The only problem left here is the tiling issue. Of course together with the compaction step you might also want to compute the boundaries (i.e. start and end indices) of your individual tiles inside the big coordinate array. But that should be integratable into the general stream compaction/prefix sum algorithm since that is already inherently block-based and maybe just using the tile size as actual block size in the stream compaction would be the easiest approach there, since the per-block sums of the true elements are already a by-product of the straight-forward approaches for block-based stream compaction (of course 32x32 tiles would be much cooler in this case ;-)).

It might be further simplified by actually storing your tiles not in a 2D-grid rather than one tile after the other in a linear array already when doing the first analysis step of the pixels.

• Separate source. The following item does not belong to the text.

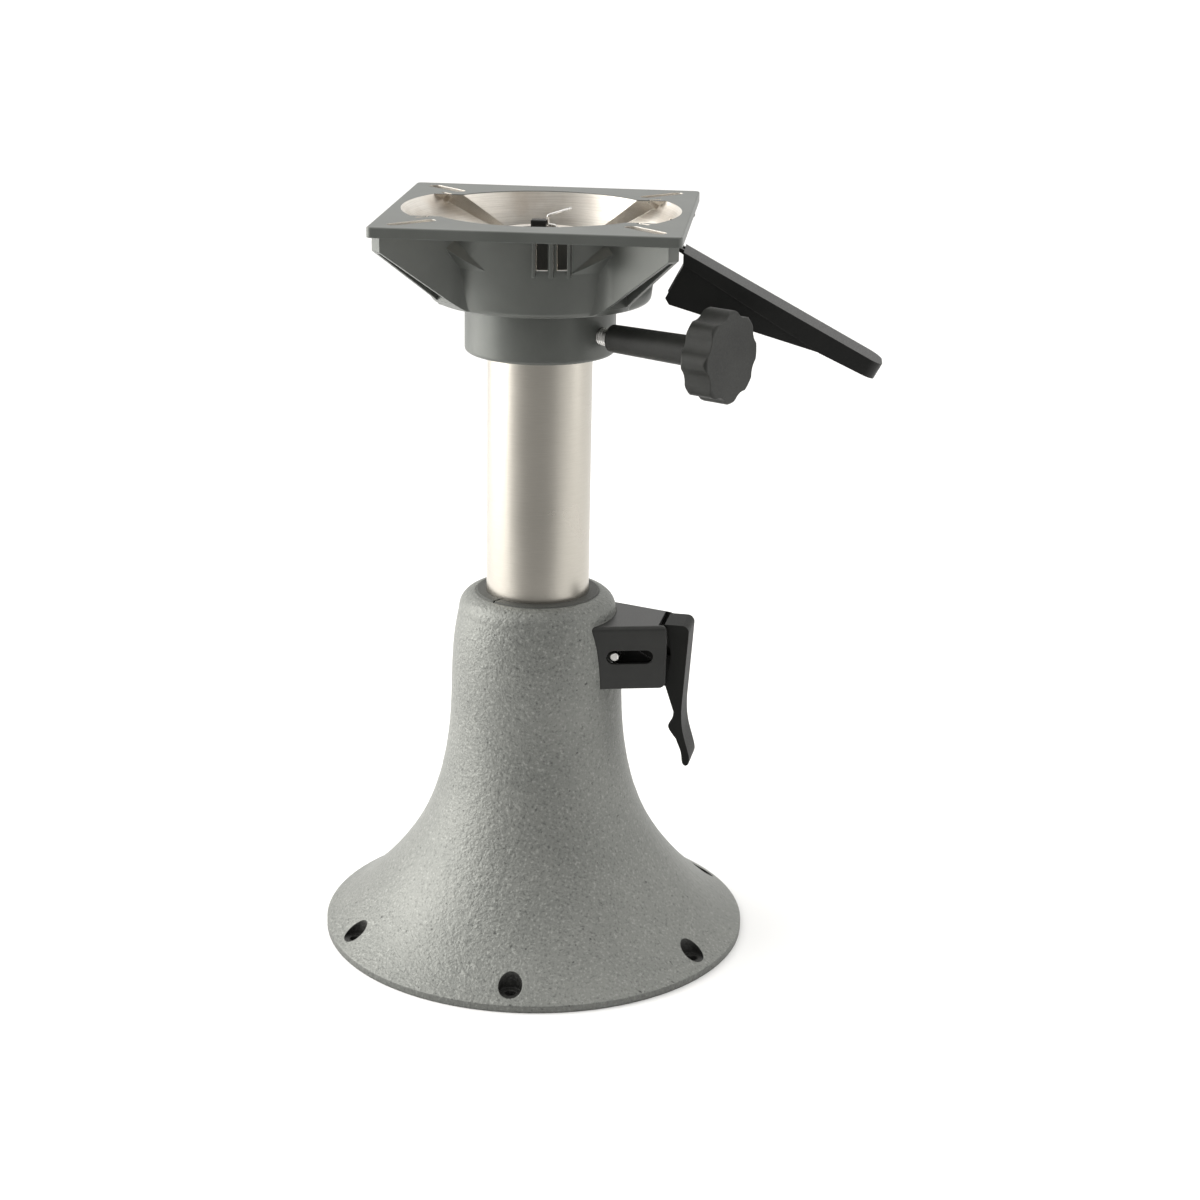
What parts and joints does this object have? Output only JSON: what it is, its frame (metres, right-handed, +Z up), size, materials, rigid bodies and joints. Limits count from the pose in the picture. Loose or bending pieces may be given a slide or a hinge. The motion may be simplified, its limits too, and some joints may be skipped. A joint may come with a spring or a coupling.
{
  "type": "boat seat pedestal",
  "caption": "Floor-mounted boat seat pedestal with a bell base, a sliding stainless post, a height latch, a swivelling seat plate, a lobed friction knob and a swivel-lock handle.",
  "frame": {"origin": "on the axis of the post, in the plane of the deck under the base", "axes": "+Z up along the post, +X to the handle's side, plate edges along X and Y, front is -Y"},
  "size_m": [0.322, 0.254, 0.437],
  "materials": {
    "grained_paint": "light grey grained paint",
    "smooth_paint": "mid grey smooth paint",
    "satin_stainless": "satin",
    "black_steel": "black satin coat",
    "black_plastic": "black satin",
    "dark_plastic": "dark grey matt",
    "cast_grey": "as cast",
    "bright_steel": "zinc plated"
  },
  "bodies": {
    "base": {"bell_base": "grained_paint", "neck_bushing": "dark_plastic", "latch_bracket": "black_steel", "bracket_screws": "bright_steel"},
    "post": {"post_tube": "satin_stainless", "post_stop": "dark_plastic", "post_plug": "cast_grey", "thrust_washer": "dark_plastic"},
    "mount": {"seat_mount": "smooth_paint", "swivel_bushing": "dark_plastic", "handle_pivot": "bright_steel", "pivot_clips": "bright_steel"},
    "handle": {"swivel_handle": "black_plastic"},
    "lock": {"lock_pin": "bright_steel", "lock_cross_pin": "bright_steel", "lock_cap": "black_plastic", "lock_clip": "bright_steel"},
    "knob": {"friction_knob": "black_plastic", "knob_stud": "bright_steel"},
    "shoe": {"clamp_shoe": "dark_plastic", "lever_pin": "bright_steel", "pin_rings": "bright_steel"},
    "lever": {"release_lever": "black_steel"}
  },
  "joints": [
    {"name": "height_slide", "type": "slide", "parent": "base", "child": "post", "axis": [0, 0, 1], "range_m": [-0.09, 0.013]},
    {"name": "seat_swivel", "type": "hinge", "parent": "post", "child": "mount", "pos_m": [0, 0, 0.384], "axis": [0, 0, 1], "continuous": true},
    {"name": "handle_lift", "type": "hinge", "parent": "mount", "child": "handle", "pos_m": [0.034, 0.0135, 0.412], "axis": [0, -1, 0], "range_deg": [0, 12]},
    {"name": "lock_pin_slide", "type": "slide", "parent": "mount", "child": "lock", "axis": [0, 0, -1], "range_m": [0, 0.0079]},
    {"name": "knob_turn", "type": "hinge", "parent": "mount", "child": "knob", "pos_m": [0.04313, -0.0253, 0.3696], "axis": [0.8625, -0.506, 0], "range_deg": [-360, 45]},
    {"name": "shoe_slide", "type": "slide", "parent": "base", "child": "shoe", "axis": [0.9954, -0.0958, 0], "range_m": [0, 0.008]},
    {"name": "lever_pull", "type": "hinge", "parent": "shoe", "child": "lever", "pos_m": [0.05047, -0.00486, 0.1815], "axis": [-0.0958, -0.9954, 0], "range_deg": [0, 50]}
  ],
  "couplings": [
    {"joint": "lock_pin_slide", "follows": "handle_lift", "m_per_rad": 0.03755},
    {"joint": "shoe_slide", "follows": "lever_pull", "m_per_rad": 0.009167}
  ]
}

On the other hand, it might also be evaluated how far the first step, which afterall just looks at a pixel and creates a boolean flag value could already be intergrated into the stream compaction step. But you can do all that once the general framework is up and running.


But of course all this also depends on how you actually want to proceed with processing your found per-tile generated green pixels. This way you still end up with a varying number of pixels in each tile, but at least they're laid out linearly in memory and you alleviated the impact of that "dynamicality" on the generation of those per-tile lists, however you go about processing them now. But maybe all you want is just the sum of all green pixels or some avergae weight of their coordinates?

An option you might also consider is simply ignoring all that and just restructuring the next processing step in a way that works on a sparse boolean array. This gives you a fixed number of pixels but a scattered layout of the relevant data. As said, heavily depends on how you proceed with the data.